# Proof that a number evenly divides the difference of two numbers to the nth power

I have tried to prove that $9^n - 4^n \equiv 0 \pmod{5}$.

At first I started out with considering the cases when $n$ is even and when it's odd and then show that the resulting expressions are congruent with $0 \pmod{5}$, but i think the proof can be shortened even further:

$$9^n - 4^n \equiv (-1)^n - (-1)^n$$

No matter what value $n$ takes, $a - a = 0$ for all $a$, QED.

Is this reasoning solid?

• Your proof is better. – Qing Zhang Sep 19 '16 at 17:52
• There are many good answers, and I'm not sure which one to accept yet. I'll wait a day or so and let the upvotes influence my decision. – sara Sep 19 '16 at 18:42
• Don't let the upvotes influence my decision. Choose the answer that best explains it to you. – lhf Sep 19 '16 at 19:13

## 4 Answers

Yes, your proof is valid.

But if in general one wishes to prove $a^n - b^n \equiv 0 \mod (a - b)$ ....
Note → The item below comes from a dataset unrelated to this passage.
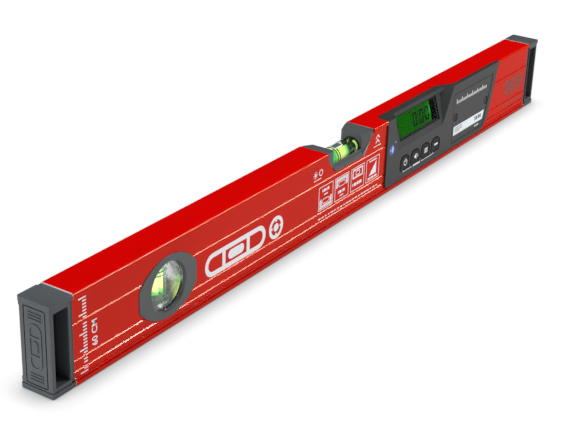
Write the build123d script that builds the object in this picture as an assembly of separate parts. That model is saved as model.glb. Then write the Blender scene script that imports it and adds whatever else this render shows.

Well, $a - b \equiv 0 \mod (a-b)$

$a \equiv b \mod(a-b)$

$a^n \equiv b^n \mod(a-b)$

$a^n - b^n \equiv 0 \mod(a-b)$

Yeah, your proof is good... Really good.

Ultimately one will want to show $(a -b)\sum_{i=0}^{n-1} a^ib^{n-i-1} = a^n - b^n$. (i.e. not merely the divisor but that quotient as well.) But in the meantime your proof is slick.

Your second proof is of course much better. It's actually enough to notice that $4=9\, ( \text{mod } 5)$ hence their n-th powers must also be equal.

You can prove this by induction.

First, show that this is true for $n=1$:

$9^{1}-4^{1}=5$

Second, assume that this is true for $n$:

$9^{n}-4^{n}=5k$

Third, prove that this is true for $n+1$:

$9^{n+1}-4^{n+1}=$

$9\cdot9^{n}-4\cdot4^{n}=$

$5\cdot9^{n}+4\cdot9^{n}-4\cdot4^{n}=$

$5\cdot9^{n}+4\cdot(\color\red{9^{n}-4^{n}})=$

$5\cdot9^{n}+4\cdot\color\red{5k}=$

$5\cdot(9^{n}+4k)$

Please note that the assumption is used only in the part marked red.

• It's cool that there are several approaches, but I think I like the modular arithmetic proofs more, they seem more elegant. – sara Sep 19 '16 at 18:39

This is a consequence of the identity $$a^n-b^n = (a-b)(a^{n-1}+a^{n-2}b + \cdots + ab^{n-1}+b^{n-2})$$

It also follows from the binomial theorem. Take $d=a-b$. Then $d$ divides $a^n-b^n$ because $$a^n = (d+b)^n = du+b^n$$ for some integer $u$.

The identity above gives $u$ explicitly but this is not needed to prove that $d$ divides $a^n-b^n$.